When there's no clear plan for wealth transfer, several things happen. First, the government steps in. Probate courts distribute assets according to state law, which rarely aligns with your wishes. Second, taxes can be devastating. Without proper planning, heirs might owe significant estate taxes, forcing them to sell assets to pay the bill. Third, without guidance, many heirs squander inherited money. Studies show that 70% of wealthy families lose their wealth by the second generation, and 90% lose it by the third—often because there was no plan, no education, and no structure.
A proper estate plan includes more than just a will. It includes a living trust, beneficiary designations on retirement accounts and insurance policies, a healthcare directive, and ideally, a conversation with your heirs about your values and financial philosophy. It's also an opportunity to teach your children about money before they inherit it. Some of the wealthiest families include financial literacy as part of their estate planning process, ensuring that heirs understand how to steward wealth responsibly.
This is where many families break the cycle. By creating a clear plan and educating the next generation, you transform inherited money from a windfall into a foundation. You're not just passing down dollars—you're passing down wisdom, structure, and opportunity.
Mistake #4: Bad Debt Habits and Ignoring Interest Rates
The Difference Between Good Debt and Bad Debt
Not all debt is created equal, but many families treat it that way. They accumulate credit card debt at 18-24% interest rates while avoiding mortgage debt at 3-5%. They carry student loan debt without understanding their repayment options. They finance cars at rates that make the total cost double the sticker price.

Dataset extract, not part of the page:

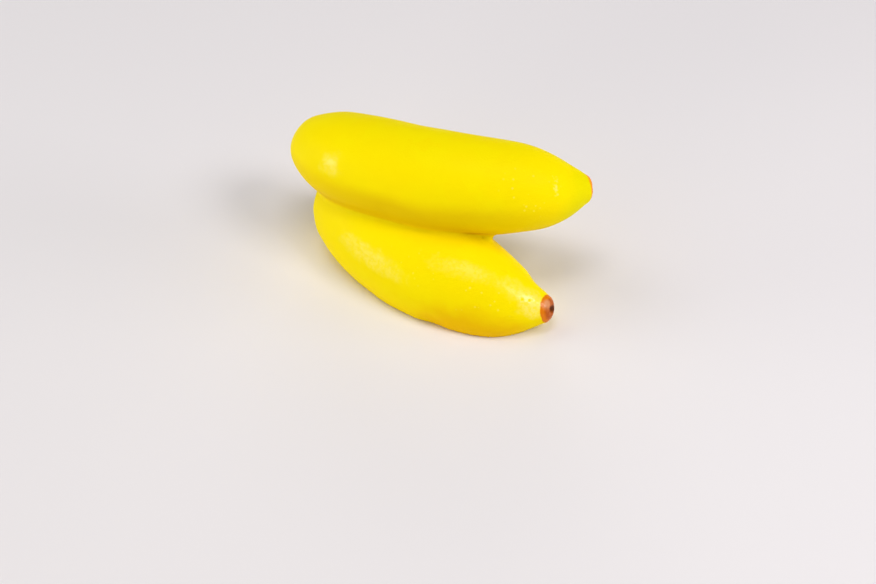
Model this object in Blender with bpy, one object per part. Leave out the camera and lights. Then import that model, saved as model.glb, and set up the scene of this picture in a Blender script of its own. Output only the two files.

This confusion about debt is a primary reason families stay stuck.
Good debt is strategic debt—borrowed money that generates returns higher than the interest rate. A mortgage on a rental property that generates rental income, or an education loan that increases earning potential, can be good debt. Bad debt is consumptive debt—borrowed money spent on depreciating assets or lifestyle. Credit card debt, car loans for personal use, and payday loans are bad debt.
The generational impact is significant. If your parents normalized carrying credit card debt, you likely did too. If they viewed debt as inevitable rather than a choice, you probably inherited that mindset. But here's the truth: families that build wealth are intentional about debt. They minimize bad debt aggressively. They negotiate interest rates. They understand that every dollar paid in interest is a dollar not invested.
- List all debt with interest rates and minimum payments
- Create a debt payoff plan, prioritizing highest-interest debt first
- Stop accumulating new consumer debt while paying off old debt
- Negotiate lower interest rates or consider balance transfers
- Understand the true cost of debt (principal + interest over time)
Mistake #5: Failing to Teach Children About Money and Wealth
Perhaps the most impactful money mistake is not teaching children about financial responsibility. Many parents avoid money conversations because they're uncomfortable with money themselves, or because they believe money is a taboo topic. The result? Children grow up without financial literacy, destined to repeat their parents' mistakes.
This is where generational patterns become most entrenched. If your parents didn't teach you about budgeting, investing, taxes, or debt, you had to learn through painful trial and error—if you learned at all. Now, without intentional effort, you're likely to repeat this cycle with your own children. They'll graduate into adulthood without understanding compound interest, credit scores, or the basics of wealth building. They'll make the same mistakes you did, and their children will make them again.
Breaking this cycle requires vulnerability and commitment. Start conversations early. Teach your children the difference between needs and wants. Show them how compound interest works. Let them make small financial mistakes with pocket money rather than large ones with inherited wealth. Share your own financial journey—including your mistakes—so they understand that building wealth is a process, not a destination.
Resources from Royal Wealth Books can help. Many of the books in our collection address financial education for families, providing frameworks for teaching children about money at different ages. The goal isn't to make your children obsessed with money—it's to give them the tools to make conscious choices, avoid the mistakes that keep families stuck, and build wealth intentionally.
- Start age-appropriate money conversations by age 5 or 6
- Give children an allowance tied to chores or responsibilities
- Involve teenagers in family financial discussions (without overwhelming them)
- Model good money habits—let them see you budgeting, investing, and making conscious choices
- Teach them about taxes, credit, and compound interest before they're teenagers
- Share your financial wins and failures so they learn from your experience
How to Fix Bad Money Habits and Start Building Wealth
Understanding these mistakes is the first step, but knowledge without action is useless. Here's how to begin breaking the cycle:
Step 1: Audit Your Current Situation — Track your income, expenses, debt, and assets for 30 days. This creates a baseline. You can't fix what you don't measure. Be honest about lifestyle inflation, bad debt, and areas where money is leaking away.
Step 2: Create a Written Plan — Write down your financial goals for the next 1, 5, and 10 years. Be specific. "Build wealth" is vague. "Invest $500 monthly in index funds for 10 years" is actionable. Your plan should address debt payoff, investment strategy, emergency savings, and wealth transfer.
Step 3: Automate Good Habits — Set up automatic transfers to savings and investment accounts on payday. Automate debt payments. Automation removes willpower from the equation and makes good habits the path of least resistance.
Step 4: Educate Yourself — Read books. Take courses. Listen to podcasts. The more you understand about money, investing, and wealth building, the better decisions you'll make. Royal Wealth Books curates resources specifically designed to help families break these cycles and build lasting wealth.
Step 5: Involve Your Family — If you're married or have children, make this a family project. Share your goals. Discuss money openly. Teach your children. The families that build generational wealth do so together, with shared values and aligned actions.